The federal government has the authority to take private property for public use as long as it satisfies its constitutional obligation to provide “just compensation.” In general just compensation means the fair market value of the property on the date it is taken, according to federal case law.

By law, the government must explore all aspects of the value of a property it takes ownership of through eminent domain to determine the amount it needs to pay for the property. Mineral rights are one aspect. “This is a very complex case. The case is still active. The judge’s decision (on the coal mining rights) is just one small issue that is involved in the case,” said Somerset attorney Patrick Svonavec, who represents Svonavec Inc. of Somerset. The federal government did not dispute that Svonavec Inc. owned the 275.81 acres of surface land on Sept. 11, 2001, but it argued that the company did not own the coal underneath. If the court had determined that Svonavec Inc. owned the right to mine coal, the property more than likely would have a higher value. Senior U.S. District Judge Donetta Ambrose agreed with the federal government’s argument.

In the civil action, Svonavec, the defendant, was required to present documentation on the chain of possession of mining rights under the tract. “Defendant relies primarily on missing, unrecorded and incomplete documents to support its chain of title for the alleged coal leases,” Ambrose wrote. “The existence, terms and/or validity of these documents are unknown and unknowable to the court.”
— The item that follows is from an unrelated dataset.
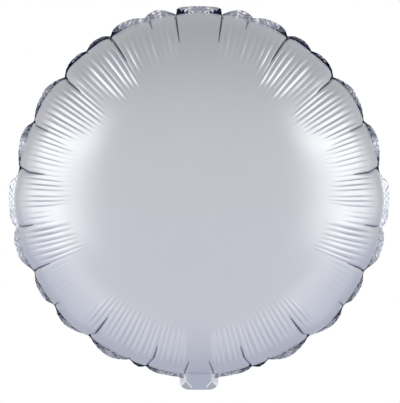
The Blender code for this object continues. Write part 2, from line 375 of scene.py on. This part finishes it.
def fold_shade(angle, share, crimp, radius_share):
    """Painted shade at each point, from none to one.

    It is painted shade: a narrow bell across each crimp's valley and a deeper one across each pleat, which
    widens outwards from the pleat's reach, less a painted highlight across each crest. The neck's span darkens a
    little towards its tab, whose top has painted shade. Below none is painted light, as in the neck's throat.
    """
    off_valley = np.minimum(share, 1 - share) * CRIMP_PITCH
    off_crest = np.abs(share - 0.5) * CRIMP_PITCH
    valley = np.exp(-((off_valley / VALLEY_WIDTH) ** 2))
    crest = np.exp(-((off_crest / CREST_WIDTH) ** 2))
    # Painted highlight along the crests, and painted shade in the valleys.
    pale = np.interp(angle, *zip(*CREST_HIGHLIGHTS))
    strength = crimp_strength(angle, share, crimp, radius_share)
    shade = (crimping(angle, "dark") * valley - pale * crest) * strength
    # The neck's span: darkened a little, painted light in the throat, and painted shade at the top of the tab.
    in_neck = smooth_step(PLEATS[-1].angle - 0.3, PLEATS[-1].angle + 0.1, angle)
    throat = smooth_step(0.962, 0.976, radius_share) * (1 - smooth_step(0.990, 0.996, radius_share))
    tab_top = smooth_step(0.990, 0.998, radius_share)
    shade = shade + in_neck * (NECK_SHADE * smooth_step(0.62, 0.74, radius_share) - THROAT_PAINTED_LIGHT * throat)
    shade = shade + in_neck * (TAB_SHADE - NECK_SHADE) * tab_top
    # Painted shade down each pleat's crease.
    for pleat in PLEATS:
        width = 0.15 + 0.10 * smooth_step(pleat.reach, 0.99, radius_share)
        across = np.exp(-(((angle - pleat.angle) / width) ** 2))
        along = smooth_step(pleat.reach - 0.008, pleat.reach + 0.018, radius_share)
        shade = np.maximum(shade, across * along)
    return shade


def neck_sweep(angle, radius_share):
    """How much of the way each point of the neck's span has gone from the dome to the flat tab."""
    in_neck = angle > PLEATS[-1].angle
    across = 1 - from_pleat(angle) ** 3.4
    return np.where(in_neck, smooth_step(NECK_SWEEP_START, 1.0, radius_share) * across, 0.0)


def row_slopes():
    """The film's slope at each row of a panel: few rows on the smooth dome, many along the crimps."""
    dome = np.arcsin(np.array([0.12, 0.24, 0.36, 0.46, 0.55, 0.61]) ** 2)
    crimped = np.linspace(math.asin(0.64**2), math.pi / 2, 52)
    return np.concatenate([dome, crimped])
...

The government believes $611,000 is just compensation for the property. A company official has said he believes that amount is too low. “I anticipate the court will tell us soon a timeline, and hopefully we get it to trial and get a resolution,” Svonavec said. U.S. Attorney Albert Schollaert, who is listed as the attorney on behalf of the federal government, did not respond to a telephone request for comment.